The 412th Maintenance Group held a “ground breaking” ceremony for the 812th AITS Special Instrumentation Diagnostics Engineering and Calibration (SIDEC) Lab in Bldg. 1600. The new lab should serve as a one-stop shop where technicians and engineers can plan, build and repair instrumentation equipment.
“The overarching purpose of this lab is to support the engineering effort of the Special Instrumentation division,” said Douglas Pilcher, 812th AITS electronics technician. “We do this through diagnostic, engineering and calibration support. We are the first to turn on newly designed data collection equipment. We help program data acquisition systems. We create the information panels that mount on the front of the instruments. We repair instruments that have broken while in the field.”
According to Pilcher, a large benefit of the new lab is consolidation of the different work areas within the 812th AITS. The 412th MXG’s Bldg. 1600, adjacent to Hangar 1600, is big — so big that it has street names for its corridors.
“The lab will be at the corner of Boardwalk and Pacific Avenue,” Pilcher said. “The functions that will be contained in the new lab are all in separate locations now throughout Bldg. 1600. Currently the individual functions are separated by more than 100 yards.”
The new lab aims at making it easier for all the different instrumentation functions to work together.
“Due to the large distance between labs, it is difficult to work as a unit. With almost every new piece of equipment or system, the functions of all three labs are needed. It takes a lot of time to travel between labs before a single piece of equipment is ready to be installed on an aircraft,” said Pilcher.
He added with the current separation, it is difficult to share equipment and moving “delicate laboratory equipment” back and forth can increase the risk of damage.
Additionally, the lab will have a new capability in an environmental chamber, which can simulate temperature and altitude.
“More than any of that, this is a lab from the ground up,” Pilcher said. “We are currently working in converted office space.
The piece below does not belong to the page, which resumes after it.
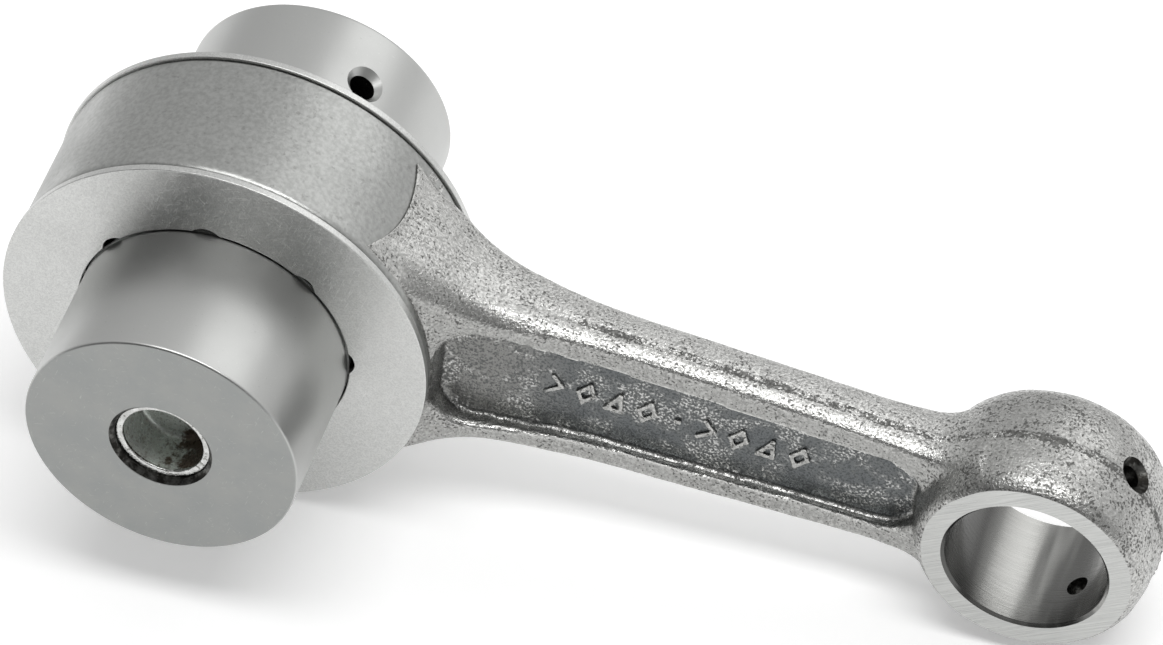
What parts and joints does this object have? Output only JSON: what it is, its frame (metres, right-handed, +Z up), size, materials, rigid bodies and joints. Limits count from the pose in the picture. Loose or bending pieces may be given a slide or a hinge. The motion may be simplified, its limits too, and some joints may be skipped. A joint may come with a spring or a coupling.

The new lab will provide a cleaner, better environment with better temperature control.”
The new lab should provide a more comfortable and efficient area for one of the most important aspects of the Edwards mission.
“Without the functions provided by the SIDEC lab, there would be no test,” Pilcher said. “Without it we couldn’t provide what the test engineers need — data. It’s the equipment and expertise we provide that allows any of the aircraft here at Edwards to collect the data necessary to provide a better tool to the war fighter.”